Government policy is weak on crime and downtown businesses in Quesnel are forced to suffer, said Coralee Oakes in the Legislature.
This past week the local MLA was one of several opposition members who lined up in Question Period to push the sitting government on the state of street-level violence.
“Small businesses in Quesnel are hanging on by a thread as a direct result of this premier’s soft-on-crime policies and total failure to provide the proper supports for people with mental health and addiction issues in our community,” said Oakes during her exchange. “Willis Harper, Mama C’s, Circle S, and the list goes on and on, are all reporting increased violence, shoplifting and attacks on staff. This week I received a letter from the Quesnel Downtown Association: ‘Criminals are no longer hiding in the shadows. They operate in plain sight as there is little or no consequences for their actions.’ The letter goes on: ‘The added cost of theft, vandalism, security and loss of production is both crippling our ability and will to survive.’
“To the Premier: when is the premier going to give these businesses financial support to offset their losses from his soft-on-crime policies?”
As is almost always the case, the premier did not respond, but was answered by the Honourable Mike Farnworth, the minister of public safety and solicitor general.
“I thank the member for the question,” Farnworth said. “I just want to, first off, reject the premise of soft on crime. The initiatives that I’ve outlined in this House over the last number of weeks have demonstrated beyond a doubt that this government is committed to keeping our communities safe wherever they are in B.C.
“We’ve done a range of initiatives based on what police and policing agencies have asked for us to put in place, whether it is changing the Criminal Code, whether it is putting in place peer-assisted care teams to deal with those mental health calls, whether it is the expansion of the CAR program, for example. All of those things are designed to help the police keep our communities safe. We will continue to do that work because we know that is what is going to succeed.

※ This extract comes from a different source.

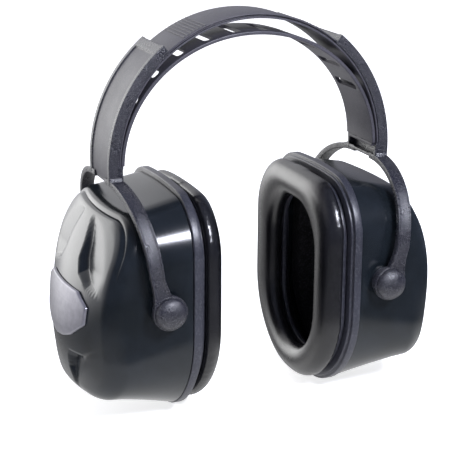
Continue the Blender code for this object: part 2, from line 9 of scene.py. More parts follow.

“Couple that with the programs on mental health and addictions and housing. It is a multi-pronged approach to deal with the situation that communities such as yours are facing. We’ve been doing a lot of work. There’s a lot more to do, but we’re committed to doing it.”
The opposition BC United/Liberal orchestrated a themed conversation, during this Apr. 6 session of Question Period. Farnworth and the Honorable Ravi Kahlon handled the responses for the governing NDP.
In addition to Oakes, similar questions were asked by party leader Kevin Falcon, Elenore Sturko, Ben Stewart, Bruce Banman, and also Green Party leader Sonia Furstenau. Neighbouring MLA Shirley Bond from Prince George-Valemount was most passionate. The speaker of the House had to settle both parties.
Shaking with anger, Bond, the former solicitor general, told the House that “The Minister of Housing should feel ashamed of himself. He stands up in this House failing to look at the fear, the anxiety, the chaos and the violence that exists every single day in this province. What does he talk about? Success, and how proud he is. Shame on that minister for not paying attention.”
She characterized the problem by describing a frequently arrested violent criminal she knew of who had been released time after time, despite his violence and brazen robbing.
Farnworth retorted that “this province led the way to get changes done at the Criminal Code, to keep those kinds of people off the street,” and added “whether it’s keeping criminals off the streets or supporting victims, this government has a record that we will not back down from in terms of trying to keep our communities safe.”